### Problem:
Answer with the number of lines in the listing below that contain the word "scene", and nothing else.
--- Dataset excerpt ---
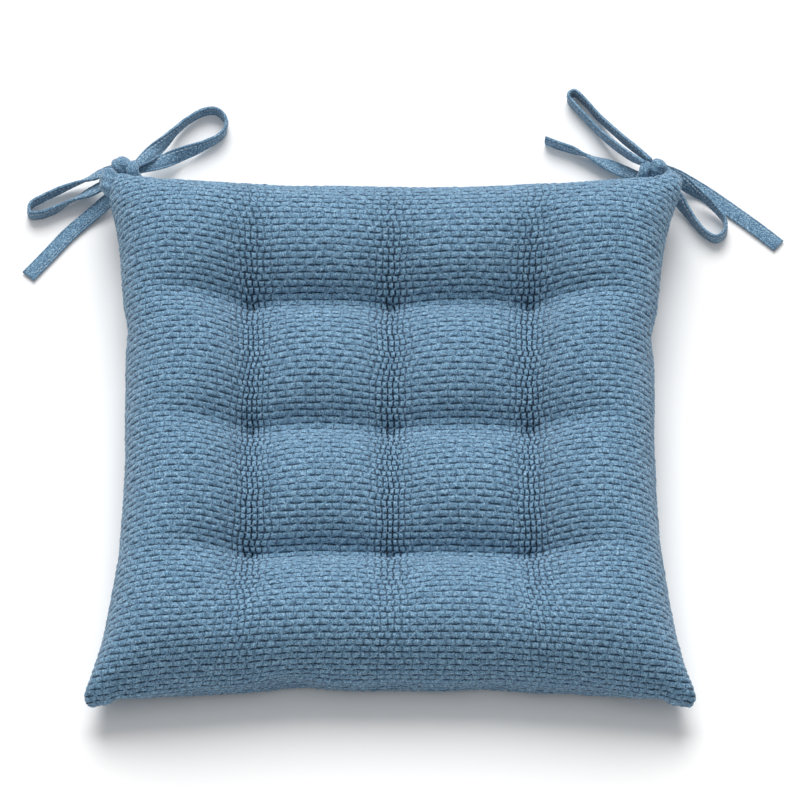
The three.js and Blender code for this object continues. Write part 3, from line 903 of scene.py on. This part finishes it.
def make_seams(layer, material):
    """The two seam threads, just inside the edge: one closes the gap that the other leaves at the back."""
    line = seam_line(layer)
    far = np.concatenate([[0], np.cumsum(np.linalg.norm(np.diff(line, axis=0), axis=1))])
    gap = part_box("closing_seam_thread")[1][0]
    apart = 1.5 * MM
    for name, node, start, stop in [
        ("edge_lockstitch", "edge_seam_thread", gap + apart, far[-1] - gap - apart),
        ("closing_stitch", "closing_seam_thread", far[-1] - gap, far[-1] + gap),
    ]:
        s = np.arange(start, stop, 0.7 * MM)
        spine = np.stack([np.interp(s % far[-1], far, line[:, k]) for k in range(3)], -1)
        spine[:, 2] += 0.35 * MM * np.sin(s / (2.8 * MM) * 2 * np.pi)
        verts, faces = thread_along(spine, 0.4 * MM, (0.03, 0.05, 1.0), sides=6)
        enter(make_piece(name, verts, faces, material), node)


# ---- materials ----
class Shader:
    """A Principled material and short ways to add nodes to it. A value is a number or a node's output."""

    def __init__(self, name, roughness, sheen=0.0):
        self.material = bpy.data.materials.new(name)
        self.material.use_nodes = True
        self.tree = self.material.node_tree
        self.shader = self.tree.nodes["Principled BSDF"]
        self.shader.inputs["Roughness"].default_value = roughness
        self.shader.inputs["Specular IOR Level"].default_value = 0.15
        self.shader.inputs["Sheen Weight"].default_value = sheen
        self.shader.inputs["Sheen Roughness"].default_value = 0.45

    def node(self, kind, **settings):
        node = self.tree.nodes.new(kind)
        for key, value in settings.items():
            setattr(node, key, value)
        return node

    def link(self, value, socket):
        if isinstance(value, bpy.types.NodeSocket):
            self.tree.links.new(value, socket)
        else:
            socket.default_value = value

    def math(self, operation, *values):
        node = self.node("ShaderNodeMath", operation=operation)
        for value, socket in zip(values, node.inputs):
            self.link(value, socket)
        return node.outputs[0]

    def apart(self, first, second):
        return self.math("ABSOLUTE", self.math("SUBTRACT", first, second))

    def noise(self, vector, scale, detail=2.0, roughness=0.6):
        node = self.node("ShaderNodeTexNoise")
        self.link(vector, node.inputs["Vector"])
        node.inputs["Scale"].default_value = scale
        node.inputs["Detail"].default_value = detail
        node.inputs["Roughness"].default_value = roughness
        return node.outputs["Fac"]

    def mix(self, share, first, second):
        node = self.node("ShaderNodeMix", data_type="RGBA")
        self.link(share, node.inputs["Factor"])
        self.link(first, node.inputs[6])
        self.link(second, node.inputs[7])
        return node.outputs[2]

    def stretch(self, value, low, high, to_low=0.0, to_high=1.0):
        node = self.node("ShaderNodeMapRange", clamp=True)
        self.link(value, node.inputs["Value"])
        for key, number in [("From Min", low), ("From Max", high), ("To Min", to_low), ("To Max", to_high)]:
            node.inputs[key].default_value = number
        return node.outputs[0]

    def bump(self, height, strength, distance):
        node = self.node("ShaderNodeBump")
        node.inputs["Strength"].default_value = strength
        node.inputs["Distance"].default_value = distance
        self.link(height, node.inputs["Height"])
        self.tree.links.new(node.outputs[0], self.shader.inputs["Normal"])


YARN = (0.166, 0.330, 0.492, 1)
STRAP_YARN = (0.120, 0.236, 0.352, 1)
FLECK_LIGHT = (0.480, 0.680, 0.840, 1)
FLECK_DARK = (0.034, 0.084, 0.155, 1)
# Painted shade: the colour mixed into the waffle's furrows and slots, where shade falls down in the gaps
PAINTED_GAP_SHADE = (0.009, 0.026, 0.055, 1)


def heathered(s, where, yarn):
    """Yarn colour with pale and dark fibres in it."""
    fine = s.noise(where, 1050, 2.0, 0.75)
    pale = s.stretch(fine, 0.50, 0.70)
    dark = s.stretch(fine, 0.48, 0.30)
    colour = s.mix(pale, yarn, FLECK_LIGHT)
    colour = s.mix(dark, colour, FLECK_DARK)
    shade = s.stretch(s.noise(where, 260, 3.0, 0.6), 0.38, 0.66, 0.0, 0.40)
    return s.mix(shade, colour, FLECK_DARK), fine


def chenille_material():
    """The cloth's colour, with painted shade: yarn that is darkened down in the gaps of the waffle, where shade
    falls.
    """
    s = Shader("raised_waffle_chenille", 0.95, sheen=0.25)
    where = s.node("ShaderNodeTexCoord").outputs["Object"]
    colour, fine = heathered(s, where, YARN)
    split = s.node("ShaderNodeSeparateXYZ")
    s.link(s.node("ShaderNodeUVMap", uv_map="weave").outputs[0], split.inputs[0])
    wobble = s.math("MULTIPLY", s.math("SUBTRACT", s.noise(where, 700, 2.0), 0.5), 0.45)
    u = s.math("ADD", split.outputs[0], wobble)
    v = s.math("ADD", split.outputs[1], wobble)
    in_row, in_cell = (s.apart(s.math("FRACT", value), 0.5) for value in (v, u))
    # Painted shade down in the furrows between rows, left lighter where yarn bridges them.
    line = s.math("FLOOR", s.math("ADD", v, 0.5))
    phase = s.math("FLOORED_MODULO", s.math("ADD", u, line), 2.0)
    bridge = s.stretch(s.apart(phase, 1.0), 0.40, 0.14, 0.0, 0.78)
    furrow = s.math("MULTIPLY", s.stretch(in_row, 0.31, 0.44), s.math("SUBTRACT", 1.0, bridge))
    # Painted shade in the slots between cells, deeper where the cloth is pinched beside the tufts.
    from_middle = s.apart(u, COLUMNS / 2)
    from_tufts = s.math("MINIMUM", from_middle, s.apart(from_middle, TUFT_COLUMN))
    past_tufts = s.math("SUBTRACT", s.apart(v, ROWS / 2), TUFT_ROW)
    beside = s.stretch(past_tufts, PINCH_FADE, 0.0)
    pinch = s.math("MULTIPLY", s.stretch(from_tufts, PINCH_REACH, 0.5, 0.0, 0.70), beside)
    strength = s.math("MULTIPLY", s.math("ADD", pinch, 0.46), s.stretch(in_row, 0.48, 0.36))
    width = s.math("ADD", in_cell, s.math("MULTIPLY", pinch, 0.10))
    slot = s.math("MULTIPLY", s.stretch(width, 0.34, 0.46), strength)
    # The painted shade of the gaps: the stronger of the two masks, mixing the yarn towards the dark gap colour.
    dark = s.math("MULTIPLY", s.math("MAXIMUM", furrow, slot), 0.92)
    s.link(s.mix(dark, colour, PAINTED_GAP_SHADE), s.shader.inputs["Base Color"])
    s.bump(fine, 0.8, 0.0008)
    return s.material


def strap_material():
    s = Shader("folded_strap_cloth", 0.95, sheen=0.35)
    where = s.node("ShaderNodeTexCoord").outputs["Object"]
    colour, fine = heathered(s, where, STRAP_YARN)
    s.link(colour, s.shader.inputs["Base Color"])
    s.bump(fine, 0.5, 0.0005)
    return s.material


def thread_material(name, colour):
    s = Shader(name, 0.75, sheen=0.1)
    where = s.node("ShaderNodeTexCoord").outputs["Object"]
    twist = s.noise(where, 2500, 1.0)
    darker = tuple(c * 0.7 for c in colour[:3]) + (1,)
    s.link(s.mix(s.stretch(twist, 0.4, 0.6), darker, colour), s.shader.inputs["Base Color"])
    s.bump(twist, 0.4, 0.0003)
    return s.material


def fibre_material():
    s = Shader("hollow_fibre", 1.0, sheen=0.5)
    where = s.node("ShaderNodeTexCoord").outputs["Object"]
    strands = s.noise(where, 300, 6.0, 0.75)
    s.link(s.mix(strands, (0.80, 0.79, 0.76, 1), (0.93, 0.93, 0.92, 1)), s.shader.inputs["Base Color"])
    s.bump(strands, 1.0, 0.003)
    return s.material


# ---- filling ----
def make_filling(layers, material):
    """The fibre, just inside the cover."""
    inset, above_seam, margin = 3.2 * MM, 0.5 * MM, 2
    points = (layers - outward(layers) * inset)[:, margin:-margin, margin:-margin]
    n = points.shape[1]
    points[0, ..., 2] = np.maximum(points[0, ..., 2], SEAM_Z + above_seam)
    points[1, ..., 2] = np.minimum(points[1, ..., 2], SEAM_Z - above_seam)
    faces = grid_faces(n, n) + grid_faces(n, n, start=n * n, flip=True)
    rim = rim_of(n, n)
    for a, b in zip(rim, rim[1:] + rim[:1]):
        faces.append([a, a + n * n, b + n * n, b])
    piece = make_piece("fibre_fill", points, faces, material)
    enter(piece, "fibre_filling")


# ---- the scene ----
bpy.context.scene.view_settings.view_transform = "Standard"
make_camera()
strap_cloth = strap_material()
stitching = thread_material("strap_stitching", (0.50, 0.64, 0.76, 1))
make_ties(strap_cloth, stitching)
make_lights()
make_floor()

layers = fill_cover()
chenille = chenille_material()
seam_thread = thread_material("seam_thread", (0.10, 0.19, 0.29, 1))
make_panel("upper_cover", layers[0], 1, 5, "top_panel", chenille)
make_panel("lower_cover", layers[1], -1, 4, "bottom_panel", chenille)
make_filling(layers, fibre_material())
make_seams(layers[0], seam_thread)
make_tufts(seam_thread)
---
### Complete output:
3